Verification using ECDSA works as follows [3]:
In order to verify a message, we need the original message, the address of the private key it was signed with, and the signature {r, s, v} itself.
The simplified process for recovering the public key looks like this:
• Calculate the hash (e) for the message to recover.
• Calculate point R = (x₁, y₁) on the elliptic curve, where x₁ is r for v = 27, or r + n for v = 28.
• Calculate u₁ = -zr⁻¹ mod n and u₂ = sr⁻¹ mod n.
• Calculate point Qₐ = (xₐ, yₐ) = u₁ × G + u₂ × R.
Qₐ is the point of the public key for the private key that the address was signed with. We can derive an address from this and check if that matches with the provided address. If it does, the signature is valid.

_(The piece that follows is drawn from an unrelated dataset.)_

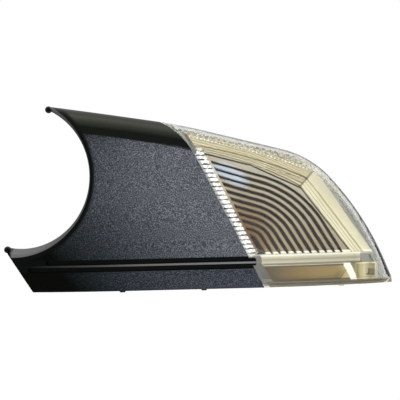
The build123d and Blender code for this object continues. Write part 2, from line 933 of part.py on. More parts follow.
with BuildSketch(Plane.XZ) as panel_area:
    add(outline(seal_edge))
    add(left_of_seam(-case_wall, tongue=False), mode=Mode.SUBTRACT)
    with Locations((tip_x - seal_edge, 0)):
        Rectangle(reach, 2 * reach, align=(Align.MIN, Align.CENTER), mode=Mode.SUBTRACT)

with BuildPart() as seam_wall:
    with BuildSketch(Plane.XZ):
        add(left_of_seam(tongue=False))
        add(left_of_seam(-case_wall, tongue=False), mode=Mode.SUBTRACT)
    extrude(amount=reach, both=True)
    add(rolled_body(cover_wall + case_gap, case_front, panel_rear), mode=Mode.INTERSECT)

with BuildPart() as case_ears:
    with BuildSketch(plane_at(ear_y + ear_thickness)):
        for ear, root in zip(ear_places, ear_roots):
            with BuildLine():
                Line(seam_point(*ear), seam_point(*root))
            trace(line_width=2 * ear_radius)
        with Locations(*ears):
            Circle(ear_radius)
    extrude(amount=ear_thickness)

with BuildSketch(Plane.XZ) as tray_post_area:
    with Locations(*tray_posts):
        Circle(post_size)

with BuildPart() as case_posts:
    with BuildSketch(Plane.XZ):
        with Locations(*reflector_posts):
            Circle(post_size)
    extrude(amount=reach, both=True)
    add(layer(skirt_front / 2, panel_front), mode=Mode.INTERSECT)
    with BuildSketch(field_plane.offset(-plate_thickness - seat_gap)):
        Rectangle(4 * reach, 4 * reach)
    extrude(amount=-reach, mode=Mode.INTERSECT)
    add(prism(tray_post_area.sketch, tray_back + seat_gap, panel_front))

with BuildPart() as case_rails:
    front_n = bar_n + bar_thickness + rail_gap
    rail_spans = [
        (board_back_n - rail_gap - rail_width, board_back_n - rail_gap),
        (board_n + rail_gap, bar_n - rail_gap),
        (front_n, front_n + rail_width),
    ]
    for end in (-1, 1):
        for near_n, far_n in rail_spans:
            add(
                board_block(
                    end * (chamber_u - case_wall / 2 - rail_reach / 2), case_wall + rail_reach,
                    near_n, far_n, board_front_y - rail_lead, board_rear_y,
                )
            )
    add(prism(chamber(), case_front + case_wall / 2, reach / 2), mode=Mode.INTERSECT)

with BuildPart() as rear_case:
    add(prism(chamber(), case_front, panel_rear))
    add(seam_wall.part)
    add(prism(skirt_area.sketch, skirt_front, panel_rear))
    add(prism(chamber(-case_wall, 1.0), case_front + case_wall, panel_front), mode=Mode.SUBTRACT)
    add(prism(hollow_area.sketch, -proud, panel_front), mode=Mode.SUBTRACT)
    add(prism(panel_area.sketch, panel_front, panel_rear))
    add(case_rails.part)
    add(case_posts.part)
    add(case_ears.part)
    with BuildSketch(plane_at(socket_end_y)):
        with Locations((socket_x, socket_z)):
            RectangleRounded(
                socket_width + 2 * socket_wall, socket_height + 2 * socket_wall,
                socket_radius + socket_wall,
            )
    extrude(amount=socket_depth + case_wall / 2)
    with BuildSketch(plane_at(socket_end_y)):
        with Locations((socket_x, socket_z)):
            RectangleRounded(socket_width, socket_height, socket_radius)
    extrude(amount=socket_depth, mode=Mode.SUBTRACT)
    hole = pin_size + 2 * rail_gap
    for u in pins:
        add(
            board_block(
                u, hole, pin_n - hole / 2, pin_n + hole / 2,
                socket_root_y - 2 * case_wall, pin_end_y,
            ),
            mode=Mode.SUBTRACT,
        )
    with BuildSketch(plane_at(ear_y + ear_thickness)):
        with Locations(*ears):
            Circle(screw_hole_radius)
    extrude(amount=ear_thickness, mode=Mode.SUBTRACT)
    breather_x, breather_z = breather_place
    breather_y = skin_y(breather_x, breather_z, panel_rear)
    with BuildSketch(plane_at(breather_y + breather_collar)):
        with Locations(breather_place):
            Circle(breather_cap_radius)
    extrude(amount=breather_collar + case_wall / 2)
    with BuildSketch(plane_at(breather_y + breather_collar)):
        with Locations(breather_place):
            Circle(breather_radius)
    extrude(amount=breather_collar + 3 * case_wall, mode=Mode.SUBTRACT)

# Seal between the lens rim and the case panel
with BuildSketch(Plane.XZ) as seal_hollow:
    add(outline(seal_edge + seal_width))
    with Locations((tip_x - seal_edge - seal_width, 0)):
        Rectangle(reach, 2 * reach, align=(Align.MIN, Align.CENTER), mode=Mode.SUBTRACT)

with BuildSketch(Plane.XZ) as seal_ring:
    add(outline(seal_edge))
    with Locations((tip_x - seal_edge, 0)):
        Rectangle(reach, 2 * reach, align=(Align.MIN, Align.CENTER), mode=Mode.SUBTRACT)
    add(seal_hollow.sketch, mode=Mode.SUBTRACT)
    add(left_of_seam(seam_gap / 2 + lens_wall + loose_gap, tongue=False), mode=Mode.SUBTRACT)

with BuildPart() as rim_seal:
    add(prism(seal_ring.sketch, shell_depth + seal_gap, panel_front - seal_gap))

# Breather plug pressed into its collar
with BuildPart() as breather_plug:
    with BuildSketch(plane_at(breather_y + breather_collar + seal_gap + breather_cap_height)):
        with Locations(breather_place):
            Circle(breather_cap_radius)
    extrude(amount=breather_cap_height)
    chamfer(breather_plug.edges().group_by(Axis.Y)[-1], length=breather_chamfer)
    with BuildSketch(plane_at(breather_y + breather_collar + seal_gap)):
        with Locations(breather_place):
            Circle(breather_radius - seal_gap)
    extrude(amount=breather_collar + case_wall)
    with BuildSketch(plane_at(breather_y)):
        with Locations(breather_place):
            Circle(breather_radius / 3)
    extrude(amount=2 * case_wall, mode=Mode.SUBTRACT)

# LED board along the seam, with its soldered parts
with BuildPart() as led_board:
    add(board_block(0, board_length, board_back_n, board_n, board_front_y, board_rear_y))
    corners = led_board.edges().filter_by(
        lambda edge: abs((edge @ 0 - edge @ 1).dot(Vector(seam_out[0], 0, seam_out[1]))) > 1
    )
    chamfer(corners, length=board_chamfer)

leds = []
for index in range(led_count):
    u = (index - (led_count - 1) / 2) * led_pitch
    with BuildPart() as led:
        add(
            board_block(
                u, led_length, board_n + solder_gap, board_n + led_height,
                led_y - led_width / 2, led_y + led_width / 2,
            )
        )
        with BuildSketch(board_plane(u, board_n + led_height, led_y)):
            Circle(led_window_radius)
        extrude(amount=-led_window_depth, mode=Mode.SUBTRACT)
    leds.append(led)

# Light bar between the LEDs and the reflector
with BuildPart() as light_bar:
    bar_y = (led_y - bar_width / 2, led_y + bar_width / 2)
    add(board_block(0, board_length, bar_n, bar_n + bar_thickness, *bar_y))

resistors = []
for u in resistor_places:
    with BuildPart() as resistor:
        add(
            board_block(
                u, resistor_size[1], board_back_n - resistor_size[2], board_back_n - solder_gap,
                resistor_y - resistor_size[0] / 2, resistor_y + resistor_size[0] / 2,
            )
        )
    resistors.append(resistor)

with BuildPart() as driver_chip:
    chip_front = board_back_n - solder_gap
    add(
        board_block(
            chip_u, chip_size[0], chip_front - chip_size[2], chip_front - chip_leg_height / 2,
            chip_y - chip_size[1] / 2, chip_y + chip_size[1] / 2,
        )
    )
    for index in range(chip_leg_count):
        leg_u = chip_u + (index - (chip_leg_count - 1) / 2) * chip_leg_pitch
        add(
            board_block(
                leg_u, chip_leg_width, chip_front - chip_leg_height, chip_front,
                chip_y - chip_size[1] / 2 - chip_leg_reach, chip_y + chip_size[1] / 2 + chip_leg_reach,
            )
        )

with BuildPart() as capacitor:
    with BuildSketch(board_plane(capacitor_u, board_back_n - solder_gap, resistor_y)):
        Circle(capacitor_radius)
    extrude(amount=-capacitor_height)

with BuildPart() as protection_diode:
    add(
        board_block(
            diode_u, diode_size[0], board_back_n - diode_size[2], board_back_n - solder_gap,
            resistor_y - diode_size[1] / 2, resistor_y + diode_size[1] / 2,
        )
    )

# Contact pins from the board through the panel into the socket
terminals = []
for u in pins:
    with BuildPart() as terminal:
        add(
            board_block(
                u, pin_size, pin_n - pin_size / 2, pin_n + pin_size / 2, pin_solder_y, pin_end_y
            )
        )
        chamfer(terminal.faces().sort_by(Axis.Y)[-1].edges(), length=pin_size / 4)
    terminals.append(terminal)

# Side LED on its own board behind the cup, and the strip that feeds it
side_board_plane = side_seat_plane.offset(-seat_gap)
with BuildPart() as side_board:
    with BuildSketch(side_board_plane):
        RectangleRounded(side_board_size[0], side_board_size[1], side_board_radius)
    extrude(amount=-side_board_size[2])

with BuildPart() as side_led:
    with BuildSketch(side_board_plane.offset(solder_gap)):
        Rectangle(side_led_size, side_led_size)
    extrude(amount=side_led_height)
    with BuildSketch(side_board_plane.offset(solder_gap + side_led_height)):
        Circle(led_window_radius)
    extrude(amount=-led_window_depth, mode=Mode.SUBTRACT)

strip_bend = seam_point(strip_u, strip_bend_n)
with BuildSketch(Plane.XZ) as strip_run:
    with BuildLine():
        FilletPolyline(
            seam_point(strip_u, strip_start_n), strip_bend, (strip_turn_x, strip_bend[1]),
            (strip_end_x, side_z), radius=strip_width,
        )
    trace(line_width=strip_width)

with BuildSketch(Plane.XZ) as strip_tab:
    with Locations((strip_end_x, side_z)):
        Rectangle(strip_thickness, strip_width)

with BuildPart() as jumper_strip:
    add(prism(strip_run.sketch, panel_front - seat_gap - strip_thickness, panel_front - seat_gap))
    add(prism(strip_tab.sketch, tray_back + side_board_size[2], panel_front - seat_gap))

# Screws through the case's ears into the cover's posts
with BuildPart() as case_screws:
    with BuildSketch(plane_at(ear_y + ear_thickness + screw_head_height)):
        with Locations(*ears):
            Circle(screw_head_radius)
    extrude(amount=screw_head_height)
    fillet(case_screws.edges().group_by(Axis.Y)[-1], radius=screw_head_round)
    with BuildSketch(plane_at(ear_y + ear_thickness)):
        with Locations(*ears):
            Circle(screw_radius)
    extrude(amount=screw_length)
    with BuildSketch(plane_at(ear_y + ear_thickness + screw_head_height)):
        with Locations(*ears):
            RegularPolygon(drive_radius, 6)
    extrude(amount=drive_depth, mode=Mode.SUBTRACT)

nodes = {
    "cover": cover, "lens": lens, "rib_reflector": rib_reflector,
    "lower_reflector": lower_reflector, "rear_case": rear_case, "rim_seal": rim_seal,
    "breather_plug": breather_plug, "led_board": led_board, "light_bar": light_bar,
    "driver_chip": driver_chip, "capacitor": capacitor, "protection_diode": protection_diode,
    "side_board": side_board, "side_led": side_led, "jumper_strip": jumper_strip,
    "case_screws": case_screws,
}
for stem, pieces in (("led", leds), ("resistor", resistors), ("terminal", terminals)):
    for number, piece in enumerate(pieces, 1):
        nodes[f"{stem}_{number}"] = piece

for name, node in nodes.items():
    node.part.label = name
    print(name, len(node.part.solids()), round(node.part.volume), node.part.is_valid)
    export_step(node.part, f"parts/{name}.step")
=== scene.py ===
# %% [markdown]
# # The indicator lamp of a door mirror
#
# This lesson dresses an indicator lamp that sits in the outer end of a door mirror, together with the
# black cover below the mirror. The solids come from the construction model, already at their real size
# and place, so the work here is the finish: grained plastic, clear plastic, a metallised reflector and
# plain studio light.

# %% Load the construction model
import json
import math

import bmesh
import bpy
from mathutils import Matrix, Vector


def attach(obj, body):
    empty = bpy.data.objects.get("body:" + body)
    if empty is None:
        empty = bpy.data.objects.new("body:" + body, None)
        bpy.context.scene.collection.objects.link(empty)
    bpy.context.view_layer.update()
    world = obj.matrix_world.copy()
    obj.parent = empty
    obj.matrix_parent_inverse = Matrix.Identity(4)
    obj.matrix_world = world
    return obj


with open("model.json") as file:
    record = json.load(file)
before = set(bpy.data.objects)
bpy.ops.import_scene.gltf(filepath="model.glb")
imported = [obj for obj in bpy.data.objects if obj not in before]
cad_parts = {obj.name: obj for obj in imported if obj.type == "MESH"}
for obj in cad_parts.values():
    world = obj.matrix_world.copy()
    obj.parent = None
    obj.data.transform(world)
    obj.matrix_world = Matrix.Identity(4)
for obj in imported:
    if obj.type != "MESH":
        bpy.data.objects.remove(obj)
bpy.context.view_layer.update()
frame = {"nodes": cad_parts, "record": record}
nodes = frame["nodes"]

# %% [markdown]
# Every finish below is a small tree of nodes that ends in one Principled shader. Such a tree could be
# drawn by hand in the shader editor. As code, each number gets a name and what repeats is written once.
# The first helpers start a material, feed a socket and add a node. Shaders reckon in linear light, so
# colours that are written as on a screen, from 0 to 255, are turned into it.

# %% Helpers that start a finish
MM = 0.001
finishes = {}


def new_finish(name):
    """A material that the pieces can ask for, with its node tree and its Principled shader."""
    made = bpy.data.materials.new(name)
    made.use_nodes = True
    finishes[name] = made
    return made, made.node_tree, made.node_tree.nodes["Principled BSDF"]


def feed(tree, socket, value):
    """Link a socket to another one, or set it to a plain value."""
    if isinstance(value, bpy.types.NodeSocket):
        tree.links.new(value, socket)
    else:
        socket.default_value = value


def add_node(tree, kind, inputs=(), **settings):
    """A node with its settings, whose inputs are fed by name or by place."""
    made = tree.nodes.new(kind)
    for key, value in settings.items():
        setattr(made, key, value)
    for key, value in dict(inputs).items():
        feed(tree, made.inputs[key], value)
    return made


def linear(red, green, blue):
    """Linear colour of an eight-bit screen colour."""
    return tuple(
        (value / 255 / 12.92) if value < 11 else ((value / 255 + 0.055) / 1.055) ** 2.4
        for value in (red, green, blue)
    )


print("screen grey 128 is", round(linear(128, 128, 128)[0], 3), "in linear light")

# %% [markdown]
# The finishes change from place to place on a piece: a band here, a corner there. They could be painted
# on an unwrapped image, but sums of the point's own coordinates stay sharp at any size and need no
# unwrapping. The coordinates come in metres and are turned into millimetres, so that a number below
# can be measured on the part. The masks are factors from nought to one.

# %% Helpers that find a place
def place(tree):
    """The point on the piece, in metres."""
    return add_node(tree, "ShaderNodeTexCoord").outputs["Object"]


def scaled(tree, vector, factor):
    """A colour or vector times a number."""
    made = add_node(tree, "ShaderNodeVectorMath", {0: vector, "Scale": factor}, operation="SCALE")
    return made.outputs[0]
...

As most participants in the Web3 space have Ethereum crypto wallets, they can use the private keys associated with their accounts to easily sign the standard legally binding contracts of the Phynite Protocol using the Elliptic Curve Digital Signature Algorithm. Furthermore, the legally binding contracts between guardian companies and their users should be signed by such companies using their own Ethereum Accounts prior to the user signing the legally binding contracts, and this could serve beneficial legally, in terms of security, and validity; the reasoning behind such benefits will be explained in the next section. When the digital signatures are created, they can serve as receipts to the validity of legally binding contracts between the company and the user, and when this signature is uploaded onto a distributed and immutable file system such as IPFS, such signatures become tamper-proof.